**STATED GOAL:** Locate the line that contains "Write part 4" and the line that contains "colour, JAW_TINTS), fine)". Copy both of them exactly, together with every line between them, and no others.
-.-.-
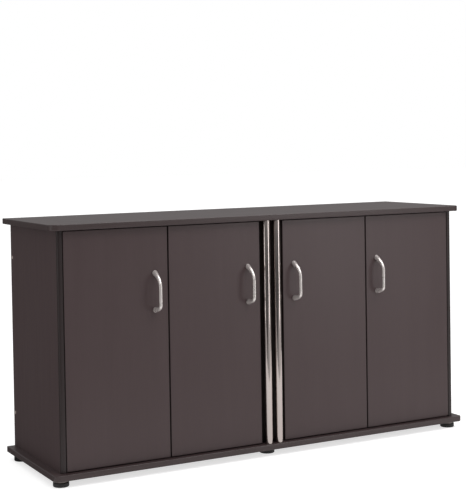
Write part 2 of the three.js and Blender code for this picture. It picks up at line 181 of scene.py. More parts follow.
def area_light(name, place, aim, size, power):
    data = bpy.data.lights.new(name, "AREA")
    data.shape = "RECTANGLE"
    data.size, data.size_y = size
    data.energy = power
    light = bpy.data.objects.new(name, data)
    turn = (Vector(aim) - Vector(place)).to_track_quat("-Z", "Y").to_matrix().to_4x4()
    light.matrix_world = Matrix.Translation(place) @ turn
    light.visible_diffuse = name not in REFLECTED_ONLY
    scene.collection.objects.link(light)


def set_range(node, from_min, from_max, to_min, to_max):
    """Fills in a Map Range node."""
    numbers = (from_min, from_max, to_min, to_max)
    for key, number in zip(("From Min", "From Max", "To Min", "To Max"), numbers):
        node.inputs[key].default_value = number


def make_world():
    """White where the camera looks past the floor; a soft room, darker low down, for everything else."""
    world = bpy.data.worlds.new("studio")
    scene.world = world
    world.use_nodes = True
    nodes, links = world.node_tree.nodes, world.node_tree.links
    background = nodes["Background"]
    direction = nodes.new("ShaderNodeTexCoord")
    axes = nodes.new("ShaderNodeSeparateXYZ")
    links.new(direction.outputs["Generated"], axes.inputs["Vector"])
    room = nodes.new("ShaderNodeMapRange")
    room.interpolation_type = "SMOOTHSTEP"
    set_range(room, ROOM_FROM, ROOM_TO, ROOM_LOW, ROOM_HIGH)
    links.new(axes.outputs["Z"], room.inputs["Value"])
    path = nodes.new("ShaderNodeLightPath")
    strength = nodes.new("ShaderNodeMix")
    links.new(path.outputs["Is Camera Ray"], strength.inputs["Factor"])
    links.new(room.outputs["Result"], strength.inputs["A"])
    strength.inputs["B"].default_value = 1.0
    links.new(strength.outputs["Result"], background.inputs["Strength"])
    background.inputs["Color"].default_value = (1, 1, 1, 1)


def add_floor(name, low, high, height, paint):
    bm = bmesh.new()
    corners = ((low[0], low[1]), (high[0], low[1]), (high[0], high[1]), (low[0], high[1]))
    bm.faces.new([bm.verts.new((x, y, height)) for x, y in corners])
    mesh = bpy.data.meshes.new(name)
    bm.to_mesh(mesh)
    bm.free()
    floor = bpy.data.objects.new(name, mesh)
    scene.collection.objects.link(floor)
    mesh.materials.append(paint)
    return floor


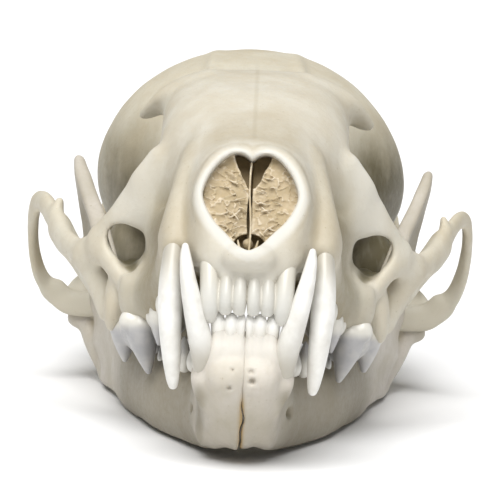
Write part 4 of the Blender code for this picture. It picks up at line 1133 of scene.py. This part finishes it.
def cranium_material():
    nodes = Nodes("cranium_bone")
    fine, streak = bone_grain(nodes)
    colour = bone_colour(nodes, fine, streak, BONE_LIGHT, BONE_STAIN, BONE_DARK)
    colour = tinted(nodes, colour, CRANIUM_TINTS)
    # Painted shade in broad hollows.
    colour = nodes.mix(nodes.ramp(nodes.mark("cave"), 0.52, 0.72), colour, CAVE_SHADE_TINT, "MULTIPLY")
    colour = nodes.mix(nodes.math("MULTIPLY", nodes.mark("suture"), 0.3), colour, BONE_DARK)
    # Olive stain and painted shade on the flanks, in streaks.
    patch = nodes.math("MULTIPLY", nodes.mark("flank"), nodes.ramp(streak, 0.34, 0.62, 0.68, 1.0))
    colour = nodes.mix(patch, colour, FLANK_STAIN_AND_SHADE)
    return bone_finish(nodes, tinted(nodes, colour, CRANIUM_HOLLOW_SHADE), fine)


def jaw_material():
    nodes = Nodes("jaw_bone")
    fine, streak = bone_grain(nodes)
    colour = bone_colour(nodes, fine, streak, JAW_LIGHT, JAW_STAIN, JAW_DARK)
    return bone_finish(nodes, tinted(nodes, colour, JAW_TINTS), fine)


def enamel_material(name, light, root):
    """Enamel that turns to the root's colour at the neck and in hollows; where the root's colour is
    darker, that is painted shade in the hollows.
    """
    nodes = Nodes(name)
    mottle = nodes.noise(0.5, 3)
    colour = nodes.mix(nodes.ramp(mottle, 0.4, 0.7, 0.0, 0.4), light, root)
    # In hollows: painted shade where the root's colour is darker than the enamel.
    colour = nodes.mix(nodes.ramp(nodes.mark("hollow"), 0.52, 0.72, 0.0, 0.8), colour, root)
    colour = nodes.mix(nodes.mark("neck"), colour, root)
    return nodes.finish(colour, nodes.ramp(mottle, 0.3, 0.7, 0.3, 0.38))


def scroll_material():
    """Dull tan bone, with painted shade: darker off its thin edges, browner in its hollows and deep in the
    nose.
    """
    nodes = Nodes("scroll_bone")
    fine = nodes.noise(2.2, 5, 0.65)
    blotch = nodes.noise(0.55, 3, 0.6)
    hollow = nodes.mark("hollow")
    # Painted shade: darker off the thin edges, darker still in the hollows, dark brown deep in the nose.
    colour = nodes.mix(nodes.ramp(hollow, 0.34, 0.5), SCROLL_LIGHT, SCROLL_STAIN_AND_SHADE)
    colour = nodes.mix(nodes.ramp(blotch, 0.40, 0.58, 0.0, 0.75), colour, SCROLL_BLOTCH)
    colour = nodes.mix(nodes.ramp(hollow, 0.52, 0.8), colour, SCROLL_HOLLOW_SHADE)
    colour = nodes.mix(nodes.ramp(fine, 0.45, 0.7, 0.0, 0.35), colour, SCROLL_GRAINS)
    colour = nodes.mix(nodes.mark("deep"), colour, SCROLL_DEEP_SHADE)
    return nodes.finish(colour, nodes.ramp(fine, 0.3, 0.7, 0.6, 0.75), fine, 0.4, 0.1, 0.08)


def floor_material():
    nodes = Nodes("floor")
    faint = nodes.noise(0.02, 2)
    colour = nodes.mix(nodes.ramp(faint, 0.3, 0.7, 0.0, 0.2), (0.88, 0.88, 0.88), (0.86, 0.86, 0.86))
    return nodes.finish(colour, nodes.ramp(faint, 0.3, 0.7, 0.8, 0.85))


def dress(piece, material, *nodes):
    """Gives a piece its material, its body and the CAD nodes that it replaces."""
    piece.data.materials.append(material)
    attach(piece, "root")
    if nodes:
        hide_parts(*nodes)


jaw_bone, scroll = jaw_material(), scroll_material()
canine_enamel = enamel_material("canine_enamel", (0.82, 0.81, 0.77), (0.50, 0.47, 0.40))
incisor_enamel = enamel_material("incisor_enamel", (0.59, 0.58, 0.535), (0.575, 0.55, 0.48))
# Painted light: the lower incisors' enamel is painted brighter than the rest, standing in for light the
# upper incisors shade off them.
painted_lit_enamel = enamel_material("painted_lit_enamel", (0.93, 0.92, 0.88), (0.78, 0.75, 0.68))
# Painted shade: the cheek teeth's enamel is painted dark grey, standing in for the shade they sit in.
shaded_cheek_enamel = enamel_material("shaded_cheek_enamel", (0.38, 0.375, 0.38), (0.66, 0.64, 0.58))

dress(model_cranium(), cranium_material(), "face", "braincase", "zygomatic_arch_left",
      "zygomatic_arch_right", "auditory_bulla_left", "auditory_bulla_right")
dress(model_mandible(1), jaw_bone, "mandible_left")
dress(model_mandible(-1), jaw_bone, "mandible_right")
# Rows of teeth: name, teeth, corners of their clay, heights of crown and root
dress(model_incisors("upper_incisors", UPPER_INCISORS, (0, -0.4, -5.6), (5.4, 6.6, 4.4), -2.2, 0.0),
      incisor_enamel)
dress(model_incisors("lower_incisors", LOWER_INCISORS, (0, 1.4, -10), (3.8, 6.4, -3.4), -4.8, -6.2),
      painted_lit_enamel)
for side, word in ((1, "left"), (-1, "right")):
    name = "upper_canine_" + word
    dress(model_canine(name, UPPER_CANINE, side, -2.4, 1.9), canine_enamel, name)
    name = "lower_canine_" + word
    dress(model_canine(name, LOWER_CANINE, side, -5.6, -9.2), canine_enamel, name)
    dress(model_turbinates(side), scroll, "turbinates_" + word)
dress(model_cheek_teeth("upper_cheek_teeth", UPPER_CUSPS, (4.6, 8.6, -9.6), (15.0, 33.6, 1.0), -5.2, -4.2),
      shaded_cheek_enamel)
dress(model_cheek_teeth("lower_cheek_teeth", LOWER_CUSPS, (3.4, 8.6, -11), (11.8, 35.4, -3.0), -6.5, -8.0),
      shaded_cheek_enamel)
dress(model_septum(), scroll, "nasal_septum")


# Studio
FLOOR_REACH = 60.0
WORLD_STRENGTH, SUN_STRENGTH, SUN_ANGLE, SUN_TURN = 0.25, 4.2, 50, (29, 0, -9)
CAMERA_FAR, CAMERA_LOW, CAMERA_ACROSS = 250.0, -17.68, 0.1
CAMERA_PITCH, CAMERA_ROLL, CAMERA_YAW = -4.5, 2.6, 0.1
CAMERA_LENS, CAMERA_SENSOR = 193.5, 36


def make_floor():
    corners = [(x * FLOOR_REACH, y * FLOOR_REACH, 0) for x, y in ((-1, -1), (1, -1), (1, 1), (-1, 1))]
    mesh = bpy.data.meshes.new("floor")
    mesh.from_pydata(corners, [], [(0, 1, 2, 3)])
    floor = bpy.data.objects.new("floor", mesh)
    bpy.context.scene.collection.objects.link(floor)
    floor.data.materials.append(floor_material())


def make_light():
    """A dim white world and one broad, soft light from above the camera."""
    world = bpy.data.worlds.new("studio")
    world.use_nodes = True
    world.node_tree.nodes["Background"].inputs["Color"].default_value = (1, 1, 1, 1)
    world.node_tree.nodes["Background"].inputs["Strength"].default_value = WORLD_STRENGTH
    bpy.context.scene.world = world
    lamp = bpy.data.lights.new("softbox", "SUN")
    lamp.energy = SUN_STRENGTH
    lamp.angle = math.radians(SUN_ANGLE)
    sun = bpy.data.objects.new("softbox", lamp)
    sun.rotation_euler = Euler([math.radians(angle) for angle in SUN_TURN])
    bpy.context.scene.collection.objects.link(sun)


def make_camera():
    """A camera before the nose, placed in the skull's frame."""
    camera = bpy.data.objects.new("camera", bpy.data.cameras.new("camera"))
    bpy.context.scene.collection.objects.link(camera)
    bpy.context.scene.camera = camera
    yaw, pitch, roll = (math.radians(a) for a in (CAMERA_YAW, 90 - CAMERA_PITCH, CAMERA_ROLL))
    place = Matrix.Translation(Vector((CAMERA_ACROSS, -CAMERA_FAR, CAMERA_LOW)) * MM)
    turn = Matrix.Rotation(pitch, 4, "X") @ Matrix.Rotation(roll, 4, "Z")
    camera.matrix_world = REST @ Matrix.Rotation(yaw, 4, "Z") @ place @ turn
    camera.data.sensor_width = CAMERA_SENSOR
    camera.data.lens = CAMERA_LENS
    camera.data.clip_start = 0.01
    camera.data.clip_end = 100


make_floor()
make_light()
make_camera()
bpy.context.scene.view_settings.view_transform = "Standard"
write_size()
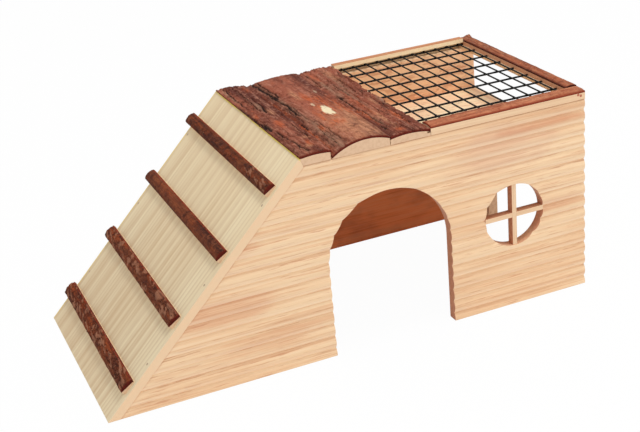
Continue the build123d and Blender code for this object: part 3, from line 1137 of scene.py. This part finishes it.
-.-.-
**SOLUTION FOR THIS PROBLEM:**
Write part 4 of the Blender code for this picture. It picks up at line 1133 of scene.py. This part finishes it.
def cranium_material():
    nodes = Nodes("cranium_bone")
    fine, streak = bone_grain(nodes)
    colour = bone_colour(nodes, fine, streak, BONE_LIGHT, BONE_STAIN, BONE_DARK)
    colour = tinted(nodes, colour, CRANIUM_TINTS)
    # Painted shade in broad hollows.
    colour = nodes.mix(nodes.ramp(nodes.mark("cave"), 0.52, 0.72), colour, CAVE_SHADE_TINT, "MULTIPLY")
    colour = nodes.mix(nodes.math("MULTIPLY", nodes.mark("suture"), 0.3), colour, BONE_DARK)
    # Olive stain and painted shade on the flanks, in streaks.
    patch = nodes.math("MULTIPLY", nodes.mark("flank"), nodes.ramp(streak, 0.34, 0.62, 0.68, 1.0))
    colour = nodes.mix(patch, colour, FLANK_STAIN_AND_SHADE)
    return bone_finish(nodes, tinted(nodes, colour, CRANIUM_HOLLOW_SHADE), fine)


def jaw_material():
    nodes = Nodes("jaw_bone")
    fine, streak = bone_grain(nodes)
    colour = bone_colour(nodes, fine, streak, JAW_LIGHT, JAW_STAIN, JAW_DARK)
    return bone_finish(nodes, tinted(nodes, colour, JAW_TINTS), fine)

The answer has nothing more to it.